> _EXERCISE PROMPT_
Restrict the output to the lines below starting at the one that contains "points = [vertex.co" and ending at the one that contains "PLATE_THICKNESS = 5 * MM", and restate them word for word, both ends included.

_ _ _ _

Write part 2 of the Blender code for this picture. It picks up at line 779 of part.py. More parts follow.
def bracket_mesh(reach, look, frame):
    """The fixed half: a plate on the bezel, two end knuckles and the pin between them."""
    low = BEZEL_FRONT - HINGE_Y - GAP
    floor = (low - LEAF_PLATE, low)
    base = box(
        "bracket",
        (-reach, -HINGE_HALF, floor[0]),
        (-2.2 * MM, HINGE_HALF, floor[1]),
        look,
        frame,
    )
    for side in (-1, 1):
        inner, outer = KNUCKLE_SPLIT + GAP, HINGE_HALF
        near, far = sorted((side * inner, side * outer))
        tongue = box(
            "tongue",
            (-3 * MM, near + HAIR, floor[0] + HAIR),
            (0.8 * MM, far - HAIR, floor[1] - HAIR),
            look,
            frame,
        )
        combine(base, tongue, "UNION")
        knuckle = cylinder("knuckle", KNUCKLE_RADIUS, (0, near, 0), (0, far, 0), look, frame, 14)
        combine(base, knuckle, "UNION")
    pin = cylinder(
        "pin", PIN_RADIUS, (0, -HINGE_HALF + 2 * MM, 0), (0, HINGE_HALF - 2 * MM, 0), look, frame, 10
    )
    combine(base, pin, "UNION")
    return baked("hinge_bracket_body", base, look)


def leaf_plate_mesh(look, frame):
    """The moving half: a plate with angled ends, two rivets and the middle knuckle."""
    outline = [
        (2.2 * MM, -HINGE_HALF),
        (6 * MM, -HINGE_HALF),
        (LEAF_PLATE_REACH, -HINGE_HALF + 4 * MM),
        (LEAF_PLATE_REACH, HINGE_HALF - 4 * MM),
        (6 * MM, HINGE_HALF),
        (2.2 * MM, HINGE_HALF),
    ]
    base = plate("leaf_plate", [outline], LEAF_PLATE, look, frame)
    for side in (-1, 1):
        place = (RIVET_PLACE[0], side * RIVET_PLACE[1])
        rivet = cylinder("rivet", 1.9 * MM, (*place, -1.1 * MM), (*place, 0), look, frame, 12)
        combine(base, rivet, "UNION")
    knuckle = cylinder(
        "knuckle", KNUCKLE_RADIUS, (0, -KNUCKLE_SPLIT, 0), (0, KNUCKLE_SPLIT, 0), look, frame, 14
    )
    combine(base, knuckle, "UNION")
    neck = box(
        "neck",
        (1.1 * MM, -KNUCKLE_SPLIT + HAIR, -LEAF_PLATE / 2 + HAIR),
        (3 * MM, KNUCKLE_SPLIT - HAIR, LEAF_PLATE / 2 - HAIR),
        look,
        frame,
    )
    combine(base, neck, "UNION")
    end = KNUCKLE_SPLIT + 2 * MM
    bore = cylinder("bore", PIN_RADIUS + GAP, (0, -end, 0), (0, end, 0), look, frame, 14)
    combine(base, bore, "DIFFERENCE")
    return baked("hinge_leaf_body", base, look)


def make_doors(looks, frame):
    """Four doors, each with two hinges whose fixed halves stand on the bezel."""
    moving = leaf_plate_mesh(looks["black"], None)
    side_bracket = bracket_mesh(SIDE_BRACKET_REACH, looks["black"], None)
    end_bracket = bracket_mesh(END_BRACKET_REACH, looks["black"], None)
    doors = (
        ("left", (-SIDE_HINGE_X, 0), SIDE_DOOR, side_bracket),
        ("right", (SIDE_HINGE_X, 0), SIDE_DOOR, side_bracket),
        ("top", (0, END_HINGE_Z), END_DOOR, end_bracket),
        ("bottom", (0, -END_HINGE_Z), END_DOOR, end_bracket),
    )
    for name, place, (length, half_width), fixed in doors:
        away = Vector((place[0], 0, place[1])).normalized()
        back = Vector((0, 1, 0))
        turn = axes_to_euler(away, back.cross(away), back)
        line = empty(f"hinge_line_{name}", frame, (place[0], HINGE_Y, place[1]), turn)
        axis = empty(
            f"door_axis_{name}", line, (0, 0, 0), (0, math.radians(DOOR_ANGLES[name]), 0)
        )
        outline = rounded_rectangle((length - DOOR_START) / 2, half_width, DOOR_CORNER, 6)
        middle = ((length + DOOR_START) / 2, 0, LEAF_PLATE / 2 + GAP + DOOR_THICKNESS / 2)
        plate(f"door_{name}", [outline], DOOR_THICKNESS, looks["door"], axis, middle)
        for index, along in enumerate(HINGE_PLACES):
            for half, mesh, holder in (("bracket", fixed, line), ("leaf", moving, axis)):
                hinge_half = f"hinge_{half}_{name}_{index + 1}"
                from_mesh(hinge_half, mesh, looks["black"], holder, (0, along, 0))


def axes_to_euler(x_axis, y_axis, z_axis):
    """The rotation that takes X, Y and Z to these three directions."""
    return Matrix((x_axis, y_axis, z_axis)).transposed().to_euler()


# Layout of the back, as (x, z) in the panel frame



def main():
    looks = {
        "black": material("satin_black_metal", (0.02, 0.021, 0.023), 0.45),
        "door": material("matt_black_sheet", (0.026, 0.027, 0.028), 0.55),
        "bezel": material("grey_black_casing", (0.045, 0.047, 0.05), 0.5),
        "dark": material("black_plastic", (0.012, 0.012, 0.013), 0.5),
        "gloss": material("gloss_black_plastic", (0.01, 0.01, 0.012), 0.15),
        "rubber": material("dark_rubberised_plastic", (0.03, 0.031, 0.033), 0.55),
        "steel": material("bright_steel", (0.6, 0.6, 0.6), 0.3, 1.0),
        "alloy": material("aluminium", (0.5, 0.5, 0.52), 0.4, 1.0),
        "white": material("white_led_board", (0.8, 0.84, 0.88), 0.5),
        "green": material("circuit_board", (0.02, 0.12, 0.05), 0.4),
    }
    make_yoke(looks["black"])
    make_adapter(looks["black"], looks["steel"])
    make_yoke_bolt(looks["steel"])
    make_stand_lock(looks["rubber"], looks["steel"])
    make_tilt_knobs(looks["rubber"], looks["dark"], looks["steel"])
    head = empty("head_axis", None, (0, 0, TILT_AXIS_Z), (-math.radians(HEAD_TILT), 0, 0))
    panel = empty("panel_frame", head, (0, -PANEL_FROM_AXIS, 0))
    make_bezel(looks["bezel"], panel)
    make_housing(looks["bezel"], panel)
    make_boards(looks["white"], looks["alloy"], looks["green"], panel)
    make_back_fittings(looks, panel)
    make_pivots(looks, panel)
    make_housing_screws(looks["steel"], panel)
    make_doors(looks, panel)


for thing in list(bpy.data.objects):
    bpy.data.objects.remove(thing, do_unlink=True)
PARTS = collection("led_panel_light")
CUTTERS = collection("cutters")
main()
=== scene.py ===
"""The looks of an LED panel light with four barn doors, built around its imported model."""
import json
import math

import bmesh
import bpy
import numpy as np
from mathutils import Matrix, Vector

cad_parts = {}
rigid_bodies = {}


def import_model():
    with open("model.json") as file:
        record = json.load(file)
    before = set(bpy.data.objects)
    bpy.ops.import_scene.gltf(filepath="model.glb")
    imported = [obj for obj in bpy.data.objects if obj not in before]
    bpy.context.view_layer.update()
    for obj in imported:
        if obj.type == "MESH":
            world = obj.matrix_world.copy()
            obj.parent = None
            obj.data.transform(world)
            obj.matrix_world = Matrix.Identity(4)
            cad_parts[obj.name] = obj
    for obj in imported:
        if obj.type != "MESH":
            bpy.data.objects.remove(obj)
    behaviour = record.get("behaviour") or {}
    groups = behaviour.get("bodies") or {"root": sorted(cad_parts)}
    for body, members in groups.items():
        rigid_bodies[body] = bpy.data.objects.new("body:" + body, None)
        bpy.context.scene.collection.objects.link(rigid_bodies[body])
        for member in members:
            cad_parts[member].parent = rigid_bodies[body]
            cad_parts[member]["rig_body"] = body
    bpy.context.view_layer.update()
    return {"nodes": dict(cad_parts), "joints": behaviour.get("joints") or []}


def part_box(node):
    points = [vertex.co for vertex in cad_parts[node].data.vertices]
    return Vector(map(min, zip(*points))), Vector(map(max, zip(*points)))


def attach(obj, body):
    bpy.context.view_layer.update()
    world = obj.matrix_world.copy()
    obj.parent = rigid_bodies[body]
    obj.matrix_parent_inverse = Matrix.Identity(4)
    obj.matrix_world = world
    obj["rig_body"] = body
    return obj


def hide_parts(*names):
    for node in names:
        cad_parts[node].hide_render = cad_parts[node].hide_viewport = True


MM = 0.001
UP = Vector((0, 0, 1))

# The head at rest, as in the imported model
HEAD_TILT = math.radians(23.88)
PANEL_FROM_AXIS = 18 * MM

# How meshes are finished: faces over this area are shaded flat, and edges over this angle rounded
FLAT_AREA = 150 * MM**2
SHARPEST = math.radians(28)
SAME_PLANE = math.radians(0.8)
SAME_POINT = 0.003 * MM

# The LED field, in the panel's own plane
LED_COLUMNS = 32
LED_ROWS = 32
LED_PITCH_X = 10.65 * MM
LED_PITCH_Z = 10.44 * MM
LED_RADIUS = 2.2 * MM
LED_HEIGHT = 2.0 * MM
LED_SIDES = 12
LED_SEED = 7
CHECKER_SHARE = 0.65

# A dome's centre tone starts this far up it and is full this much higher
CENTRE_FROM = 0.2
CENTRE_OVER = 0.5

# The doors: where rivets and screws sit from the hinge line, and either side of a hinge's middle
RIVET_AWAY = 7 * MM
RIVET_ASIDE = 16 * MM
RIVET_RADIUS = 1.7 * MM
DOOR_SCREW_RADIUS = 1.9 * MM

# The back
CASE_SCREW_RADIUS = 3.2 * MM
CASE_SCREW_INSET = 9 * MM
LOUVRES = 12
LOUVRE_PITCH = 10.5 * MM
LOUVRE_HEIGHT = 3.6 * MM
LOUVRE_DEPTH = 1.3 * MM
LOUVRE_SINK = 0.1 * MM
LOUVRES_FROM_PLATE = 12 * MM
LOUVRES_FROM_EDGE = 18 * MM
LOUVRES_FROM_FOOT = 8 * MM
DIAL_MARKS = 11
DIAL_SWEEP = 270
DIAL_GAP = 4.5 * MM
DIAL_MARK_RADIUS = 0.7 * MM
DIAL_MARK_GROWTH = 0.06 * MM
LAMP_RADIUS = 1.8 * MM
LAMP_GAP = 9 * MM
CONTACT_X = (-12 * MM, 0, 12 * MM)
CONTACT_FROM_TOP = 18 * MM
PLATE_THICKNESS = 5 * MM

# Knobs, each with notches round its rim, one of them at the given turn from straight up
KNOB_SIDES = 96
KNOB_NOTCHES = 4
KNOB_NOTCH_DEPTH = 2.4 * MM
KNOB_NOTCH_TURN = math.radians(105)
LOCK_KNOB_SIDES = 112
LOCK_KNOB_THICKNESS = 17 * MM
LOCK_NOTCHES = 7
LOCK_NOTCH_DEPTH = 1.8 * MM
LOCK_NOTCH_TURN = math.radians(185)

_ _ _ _

> _THE RESPONSE_
    points = [vertex.co for vertex in cad_parts[node].data.vertices]
    return Vector(map(min, zip(*points))), Vector(map(max, zip(*points)))


def attach(obj, body):
    bpy.context.view_layer.update()
    world = obj.matrix_world.copy()
    obj.parent = rigid_bodies[body]
    obj.matrix_parent_inverse = Matrix.Identity(4)
    obj.matrix_world = world
    obj["rig_body"] = body
    return obj


def hide_parts(*names):
    for node in names:
        cad_parts[node].hide_render = cad_parts[node].hide_viewport = True


MM = 0.001
UP = Vector((0, 0, 1))

# The head at rest, as in the imported model
HEAD_TILT = math.radians(23.88)
PANEL_FROM_AXIS = 18 * MM

# How meshes are finished: faces over this area are shaded flat, and edges over this angle rounded
FLAT_AREA = 150 * MM**2
SHARPEST = math.radians(28)
SAME_PLANE = math.radians(0.8)
SAME_POINT = 0.003 * MM

# The LED field, in the panel's own plane
LED_COLUMNS = 32
LED_ROWS = 32
LED_PITCH_X = 10.65 * MM
LED_PITCH_Z = 10.44 * MM
LED_RADIUS = 2.2 * MM
LED_HEIGHT = 2.0 * MM
LED_SIDES = 12
LED_SEED = 7
CHECKER_SHARE = 0.65

# A dome's centre tone starts this far up it and is full this much higher
CENTRE_FROM = 0.2
CENTRE_OVER = 0.5

# The doors: where rivets and screws sit from the hinge line, and either side of a hinge's middle
RIVET_AWAY = 7 * MM
RIVET_ASIDE = 16 * MM
RIVET_RADIUS = 1.7 * MM
DOOR_SCREW_RADIUS = 1.9 * MM

# The back
CASE_SCREW_RADIUS = 3.2 * MM
CASE_SCREW_INSET = 9 * MM
LOUVRES = 12
LOUVRE_PITCH = 10.5 * MM
LOUVRE_HEIGHT = 3.6 * MM
LOUVRE_DEPTH = 1.3 * MM
LOUVRE_SINK = 0.1 * MM
LOUVRES_FROM_PLATE = 12 * MM
LOUVRES_FROM_EDGE = 18 * MM
LOUVRES_FROM_FOOT = 8 * MM
DIAL_MARKS = 11
DIAL_SWEEP = 270
DIAL_GAP = 4.5 * MM
DIAL_MARK_RADIUS = 0.7 * MM
DIAL_MARK_GROWTH = 0.06 * MM
LAMP_RADIUS = 1.8 * MM
LAMP_GAP = 9 * MM
CONTACT_X = (-12 * MM, 0, 12 * MM)
CONTACT_FROM_TOP = 18 * MM
PLATE_THICKNESS = 5 * MM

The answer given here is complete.